What’s more, for someone constantly talking about being “as educated as possible on how to respect people,” it sure seems like there’s only a lot of white people in Swift’s camp to “respect” throughout the course of the film. Save for a brief appearance from Todrick Hall getting his nails done by her before they win the VMA for “You Need to Calm Down” as she “subtly” complains that she decided to learn how to do her own manicures when she realized she couldn’t go out in public to get them (it’s all very “Lucky” by Britney Spears). And as she unabashedly tells everyone to vote on the stage after collecting her award, she braces us for Miss Americana’s conclusion: going full-tilt (white) “feminist”–again, only Natalie Portman can successfully pull that shit off. Because, yes, Taylor wants you to see that she has emerged “fully transformed” for her talking head segment to say (as though the lines were rehearsed ad nauseam, mind you). “There is no such thing as a slut. There is no such thing as a bitch. There is no such thing as someone who’s bossy, there’s just a boss. Sorry that was a real soapbox.
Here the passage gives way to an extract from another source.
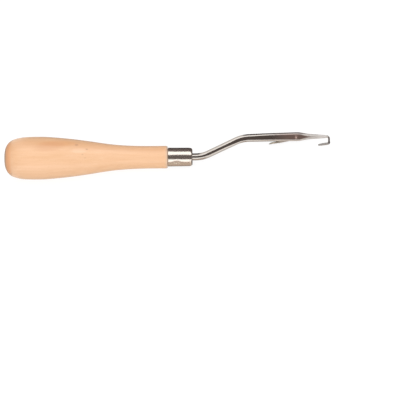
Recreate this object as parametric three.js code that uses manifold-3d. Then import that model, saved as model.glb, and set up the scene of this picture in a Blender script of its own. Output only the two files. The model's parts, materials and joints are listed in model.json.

Why did I say sorry?” Her director offers, “Because we’re trained to say sorry.” Swift agrees, “Yeah we really are.” And then she goes on to record a “resist” anthem called “Only the Young” to assuage her youthful audience that while they might not have gotten the election results she wanted, they still have to keep fighting. In truth, it’s just another instance of the premeditated (we won’t call it “calculated”) vibes of Swift’s “reinvention” that ooze out of the screen at every frame. “Women get discarded in an elephant graveyard by the time they’re 35. The female artists that I know of have reinvented themselves twenty times more than the male artists. They have to. Or else you’re out of a job.” Accurate as that statement may be, why does this sentiment feel like a meta acknowledgement of her own reinvention as “Political Taylor”?
To be sure, Swift might genuinely believe in her own genuineness, but the fact of the matter is, someone with real gumption (Swift claims personal woes with Kanye West forced her into hiding during 2016 when she might have spoken out against Trump) is persistent with it. It doesn’t merely crop up overnight with the excuse that, “There’s this thing people say about celebrities. That they’re frozen at the age they got famous. And that’s kind of what happened to me. I had a lot of growing up to do, just trying to catch up to 29.”
They say better late than never for choosing to be the person you want to become, but something about Swift’s tardy to the activism party arrival smacks of the same mendaciousness she’s been accused of for much of her career. And, contrary to popular belief, the right thing done for the wrong reasons is still, well, wrong. Not to mention that it makes for uncompelling cinema. Without even the offer of some non-clip show styled performance footage.